There are guidelines that provide for minimization, but there is a catch:
Section four of the declassified 2011 guidelines is the part of that document that governs wiretapping attorney-client calls. At first glance, it seems quite clear: when the agent realizes that he or she is monitoring an attorney-client communication, “monitoring of that communication will cease and the communication will be identified as an attorney-client communication in a log maintained for that purpose.”
But given a second reading, section four doesn’t apply to all attorney-client calls. It provides only for the minimization (and protection) of the calls of “a person who is known to be under criminal indictment in the United States”—someone who has already been charged under US law. This is because indicted persons have a Sixth Amendment right to counsel. People who aren’t indicted don’t have this right, and so their calls are not minimized.
Attorney/client privilege is a bedrock principle, or so we thought. The problem appears to be that its constitutional interpretation by the government is that the 6th Amendment doesn’t kick in until indictment, and until then, the statutory prohibition doesn’t apply.
“The invocation of National Security trumps other rules,” Joshua Dratel, a veteran New York lawyer who has litigated over thirty terrorism cases told me over the telephone. Dratel says that calls subject to attorney-client privilege are not covered by the NSA’s minimization.
“These are calls that are covered by the privilege that are not covered by that kind of minimization,” he added. “FISA is 24/7, there’s no real minimization; in a practical sense it doesn’t exist.

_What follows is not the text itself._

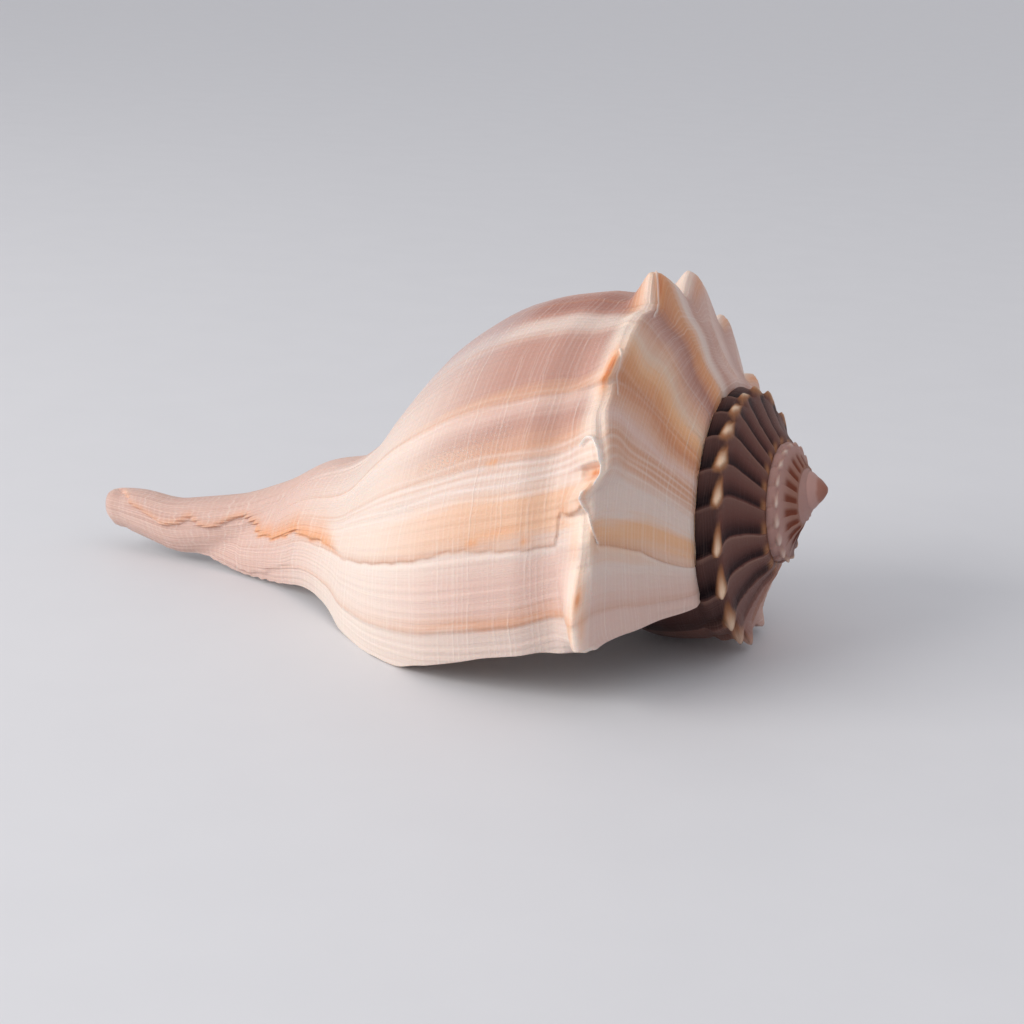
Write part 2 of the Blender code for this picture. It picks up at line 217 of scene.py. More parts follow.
def spine_lift(turn, v):
    turn, v = np.broadcast_arrays(turn, v)
    size = GROWTH_PER_TURN ** turn
    u = np.clip(v / V_SHOULDER, 0, 1)
    smooth_tip = 1 - ease((PLAIN_CONE_TURN + 0.05 - turn) / 0.4)
    dark = ease((-0.62 - turn) / 0.15)
    rib = (RIB_SHARE + (DARK_RIB_SHARE - RIB_SHARE) * dark) * ease((-0.18 - turn) / 0.25)
    rib = rib * np.sin(np.pi * u ** 0.8) ** 0.7
    up, down = [light + (old - light) * dark for light, old in zip(LIGHT_CREST, DARK_CREST)]
    crest = rounded_peak(v - 0.004 * (1 - dark) - V_SHOULDER, up, down, CREST_BLUNTNESS) ** 1.2
    root = ROOT_SHARE * ease((v - V_SHOULDER) / 0.02) * (1 - ease((v - 0.275) / 0.03)) * dark
    grown = growth_turn(turn, v)
    rise = np.zeros(turn.shape)
    lean = np.zeros(turn.shape)
    for place, tall, tilt, blunt in spines():
        past = grown - place
        tip = rounded_peak(past, *SPINE_REACH, blunt) ** 1.3
        knob = rounded_peak(past, *KNOB_REACH, blunt)
        point = tip + (knob - tip) * dark
        panel = run_out(past, PANEL_REACH, (1, 0.8))
        fan = run_out(past, RIB_REACH, (1.1, 1))
        fan = fan + (panel - fan) * dark
        hollow = FOLD_HOLLOW * (1 - dark)
        hollow = hollow * np.clip(1 - abs(past - FOLD_HOLLOW_PLACE) / FOLD_HOLLOW_REACH, 0, 1)
        shape = np.maximum(crest * (point - hollow), np.maximum(rib * fan, root * panel))
        shape = np.where(crest * hollow > crest * point, -crest * hollow, shape)
        shape = np.where(abs(past) < FAR_FROM_SPINE, shape, 0)
        rise += tall * shape * size * smooth_tip
        lean += tilt * np.maximum(shape, 0) * size * smooth_tip
    return rise, lean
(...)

In all the FISA cases I’ve legislated, I’ve had no minimization.”
Given that the nature of representing the target of a terrorism related charge puts the lawyer squarely within the first hop of NSA purview, it’s essentially guaranteed that they’re going to listen to your conversations. And whether they minimize later, post indictment, is up to them. You won’t know if they do. You can’t stop them if you don’t know. What you do know is that they have everything and can do anything they want, guidelines be damned.
As Ron Kuby explained when he was nailed for his pre-indictment conversations with “Ahmad Wais Afzali, an imam who was tried for providing material support to the subway plotters,” not only do they listen, but they listen well enough to intentionally undermine defense strategy at that stage.
“The DOJ’s guidelines are so fucking narrow that they apply only to those who have been indicted,” said Kuby. “Since he was not indicted, they did more than just listen. Saturday morning we agreed that we would have a press conference on Sunday. The FBI chose to preëmpt that conference by arresting him on Saturday evening.”
“It’s beyond concern,” he added, “This is ongoing legal advice in an incredibly volatile situation in which the DOJ has a big stake, but they just didn’t give a fuck.”
What does all this mean?
Attorney-client privilege is often called one of the most “ancient” principles of US law, and lawyers view it as one of the most sacred. “It’s one of the oldest principles underlying our system of justice,” says Ellen Yaroshefsky, the director of the Jacob Burns Center for Ethics in the Practice of Law at Cardozo School of Law in New York City. “Without it you can’t allow a lawyer to do their job in providing their client with adequate and serious representation.”
And there isn’t a damn thing, under existing law, to stop it. It’s a fundamental attack on the right to counsel, the ability of a lawyer to provide a client advice without the other side munching popcorn as they listen to every word.
But you don’t represent terrorists like Bob and Ron? The NSA is scarfing up all metadata, all conversations. Yours included. Mine included. They may not be listening, but only because there aren’t enough agents in the country to listen to them all. Not because they can’t.
Should their capacity increase, or the desire to hear your otherwise privileged conversations with clients be strong enough to make the effort to do so, you can’t stop them and you may never know. Trust no email. Trust no cloud. Trust no telephone communication. And always be circumspect about what you say in any electronic medium, because you never know who will hear you.
Whenever a lawyer in our office represented an accused terrorist, we just assumed our phones would be tapped. And frankly, we represented enough other high profile cases that we figured the safest assumption would be always to treat them as if they were.
I have no idea if we were right, but it seemed safer to believe and act accordingly.
I have always assumed as much, no matter what the case or medium of communication. There just isn’t any reason to take a chance otherwise.
There has also been quite a few cases in the news lately where law enforcement has been proven to be listening in on conversations in jails between attorneys and their clients. One recent case involved a recording which was then shared with the district attorney.
And the D.A. of course rejected the recording in abject horror, realizing what a violation of law and ethics it represented?
One non-lawyer goes off topic, so another goes into total pointlessness? Why? It’s comment like these that make me think non-lawyers shouldn’t be allowed to comment here, and would do better on reddit.
True, but completely unrelated to this post.
A small point. Actually, a huge one, but mostly it’s orthogonal to Scott’s post, and it would take a tome to flesh out fully, so I’ll write just a few sentences.
The minimization guidelines Scott refers to apply only to collection under Section 702 of the Patriot Act. There are different guidelines for collection under Section 215, and different ones still for collection under Executive Order 12333, rather than under any statute. Ever since the Snowden leaks forced the government to begin talking (albeit to a limited extent) about NSA spying, its favorite catchphrase has been “under this program.” It does so in an attempt to limit the discussion, instead of talking about the entirety.
Thanks for clearing that up. I wouldn’t want there to be any confusion that this applied to Section 215 rather than 702.